Princeton features a newspaper: The Daily Princetonian
and several publications, including The Princeton Tiger a humor magazine:
The artsy and naughty Nassau Weekly:
and the wryly conservative Tory:
There are more than 300 student-run organizations across campus that range from a cappella groups to Model Congress. While some groups are deeply rooted in traditions created over a century ago, the University encourages students to create new groups that fit their interests and hobbies.
And guess what other information I was happy to come across about Princeton? Albert Einstein use to teach there!
Albert Einstein began his relationship with Princeton University in 1921, when he visited the University to receive an honorary degree and to lecture about his theory of relativity.
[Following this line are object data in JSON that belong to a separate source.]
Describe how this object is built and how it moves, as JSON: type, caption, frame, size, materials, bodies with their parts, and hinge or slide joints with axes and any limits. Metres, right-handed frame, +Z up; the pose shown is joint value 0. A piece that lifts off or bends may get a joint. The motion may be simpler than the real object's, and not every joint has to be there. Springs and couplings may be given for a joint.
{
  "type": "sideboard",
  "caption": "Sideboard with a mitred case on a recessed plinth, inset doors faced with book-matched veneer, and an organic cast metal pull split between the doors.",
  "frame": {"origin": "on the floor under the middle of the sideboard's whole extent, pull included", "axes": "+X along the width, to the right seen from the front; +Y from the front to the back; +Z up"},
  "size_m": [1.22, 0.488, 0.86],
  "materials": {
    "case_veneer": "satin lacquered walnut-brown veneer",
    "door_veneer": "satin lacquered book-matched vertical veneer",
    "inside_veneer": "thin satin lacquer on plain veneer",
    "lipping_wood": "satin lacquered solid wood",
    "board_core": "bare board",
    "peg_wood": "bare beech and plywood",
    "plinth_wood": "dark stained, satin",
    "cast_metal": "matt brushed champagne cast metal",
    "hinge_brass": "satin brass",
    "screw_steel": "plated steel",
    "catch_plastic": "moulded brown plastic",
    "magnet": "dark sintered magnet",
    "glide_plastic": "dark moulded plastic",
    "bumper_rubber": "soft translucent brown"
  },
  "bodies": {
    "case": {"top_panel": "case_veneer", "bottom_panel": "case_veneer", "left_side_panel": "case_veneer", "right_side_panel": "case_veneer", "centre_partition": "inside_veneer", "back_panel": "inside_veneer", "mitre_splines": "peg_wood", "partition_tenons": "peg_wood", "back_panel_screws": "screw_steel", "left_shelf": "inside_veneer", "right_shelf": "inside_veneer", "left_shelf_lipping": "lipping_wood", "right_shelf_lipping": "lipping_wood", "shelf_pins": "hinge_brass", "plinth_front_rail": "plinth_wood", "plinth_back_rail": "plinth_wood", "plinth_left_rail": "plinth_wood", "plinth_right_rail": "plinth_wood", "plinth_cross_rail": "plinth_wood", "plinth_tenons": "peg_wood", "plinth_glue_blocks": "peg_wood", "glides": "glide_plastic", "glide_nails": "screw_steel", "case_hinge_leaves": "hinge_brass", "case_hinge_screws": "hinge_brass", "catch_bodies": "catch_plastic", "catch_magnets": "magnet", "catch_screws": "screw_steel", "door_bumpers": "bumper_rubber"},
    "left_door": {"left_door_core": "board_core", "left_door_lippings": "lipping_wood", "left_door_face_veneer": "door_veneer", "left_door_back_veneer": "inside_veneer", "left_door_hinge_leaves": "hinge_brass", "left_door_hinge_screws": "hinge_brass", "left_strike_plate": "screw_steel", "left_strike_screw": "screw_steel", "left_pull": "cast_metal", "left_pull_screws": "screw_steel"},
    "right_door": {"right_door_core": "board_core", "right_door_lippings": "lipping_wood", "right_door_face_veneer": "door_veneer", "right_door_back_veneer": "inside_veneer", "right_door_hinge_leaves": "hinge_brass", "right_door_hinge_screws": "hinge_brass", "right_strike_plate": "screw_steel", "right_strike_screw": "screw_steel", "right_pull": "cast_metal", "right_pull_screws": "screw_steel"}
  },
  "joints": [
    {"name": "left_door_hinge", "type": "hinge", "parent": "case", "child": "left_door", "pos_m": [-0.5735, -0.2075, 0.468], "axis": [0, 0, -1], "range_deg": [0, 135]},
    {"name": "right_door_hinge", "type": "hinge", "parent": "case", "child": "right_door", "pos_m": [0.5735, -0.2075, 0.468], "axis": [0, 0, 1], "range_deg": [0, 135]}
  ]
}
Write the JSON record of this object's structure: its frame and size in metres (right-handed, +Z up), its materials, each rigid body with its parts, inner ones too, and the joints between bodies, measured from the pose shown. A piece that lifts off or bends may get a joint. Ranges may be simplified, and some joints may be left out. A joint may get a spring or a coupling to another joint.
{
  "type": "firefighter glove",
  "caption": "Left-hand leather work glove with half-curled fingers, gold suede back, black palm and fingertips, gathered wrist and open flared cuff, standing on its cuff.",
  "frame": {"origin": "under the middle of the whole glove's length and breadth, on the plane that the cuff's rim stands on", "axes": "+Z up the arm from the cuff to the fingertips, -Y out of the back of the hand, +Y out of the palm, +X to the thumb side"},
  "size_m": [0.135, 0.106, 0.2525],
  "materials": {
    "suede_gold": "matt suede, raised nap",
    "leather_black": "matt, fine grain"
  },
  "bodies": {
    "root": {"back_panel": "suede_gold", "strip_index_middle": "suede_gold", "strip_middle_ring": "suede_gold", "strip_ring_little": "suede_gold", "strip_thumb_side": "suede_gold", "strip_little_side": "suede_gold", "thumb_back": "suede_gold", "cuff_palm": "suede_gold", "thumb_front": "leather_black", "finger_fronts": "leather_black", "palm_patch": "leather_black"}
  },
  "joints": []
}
Eventually Albert Einstein moved to Princeton Township in 1933, where he lived until his death in 1955.
I believe education is very important for cultural continuity and it helps to promote equality, creates respect for a society’s standard of living and highlights each person’s basic human right.
Ultimately the aim for education rest on our values and our concepts of what makes for a good life both as an individual and as a society.
For a general idea of values and aims form the National Curriculum of England visit their website: www.nc.uk.net
Please note however that we do not all share the same cultural values and there will always be debates as to what concept is considered more effective and efficient for each specific culture.